Because of this behaviour it makes sense for there to be a const overload of at(), unlike operator[] which always has the potential to change the map.

11
  • Is is possible to have "at" return a default value instead of throwing an exception? Aug 30, 2012 at 14:41
  • I'm using at() with in VS2013 on a project set to use VS2010 toolkit. I thought that meant I wasn't using C++11... But yet it compiles... ??
    – thomthom
    Dec 7, 2013 at 22:27
  • 3
    I just need to comment that it doesn't make sense to omit the const operator[], which could also throw an exception for an unmapped element instead of changing the map.
    – Spencer
    Mar 1, 2018 at 15:37
  • @Spencer It would be surprising if the const and non-const overloads of operator[] had different effects. Normally, we expect that if some non-const objects or references in a program are made const, the program will continue to behave in the same way, as long as it compiles. Allowing only the non-const overload to throw exceptions can result in bugs that are not caught until runtime.
    – Brian Bi
    Feb 25, 2019 at 17:55
  • 1
    @Brian Trading a silent, possibly corrupting error for a noisy one. That's a good thing.
    – Spencer
    Feb 26, 2019 at 16:39
39

If an element doesn’t exist in a map, the operator [] will add it – which obviously cannot work in a const map so C++ does not define a const version of the operator. This is a nice example of the compiler’s type checker preventing a potential runtime error.
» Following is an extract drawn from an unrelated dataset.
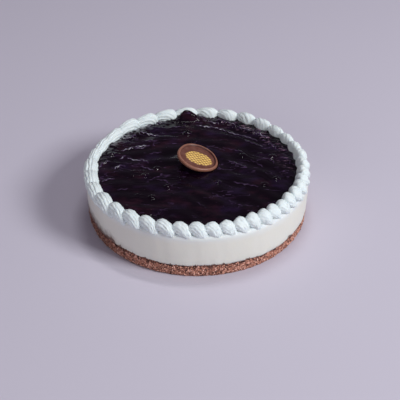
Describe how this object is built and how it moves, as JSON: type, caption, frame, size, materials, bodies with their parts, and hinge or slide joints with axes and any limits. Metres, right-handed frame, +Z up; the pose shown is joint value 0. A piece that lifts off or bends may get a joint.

In your case, you need to use find instead which will only return an (iterator to the) element if it exists, it will never modify the map. If an item doesn’t exist, it returns an iterator to the map’s end().

at doesn’t exist and shouldn’t even compile. Perhaps this is a “compiler extension” (= a bug new in C++0x).

2
  • Does the C++ standard forbid the implementation from defining additional non-standard member functions in library classes?
    – Tim Martin
    Feb 27, 2011 at 17:31
  • @Tim I believe the interface is fixed, yes. Feb 27, 2011 at 17:33
5

The []-operator will create a new entry in the map if the given key does not exists. It may thus change the map.

See this link.

3

This comes as quite a surprise to me, but the STL map doesn't have a const index operator. That is, B[3] cannot be read-only. From the manual:

Since operator[] might insert a new element into the map, it can't possibly be a const member function.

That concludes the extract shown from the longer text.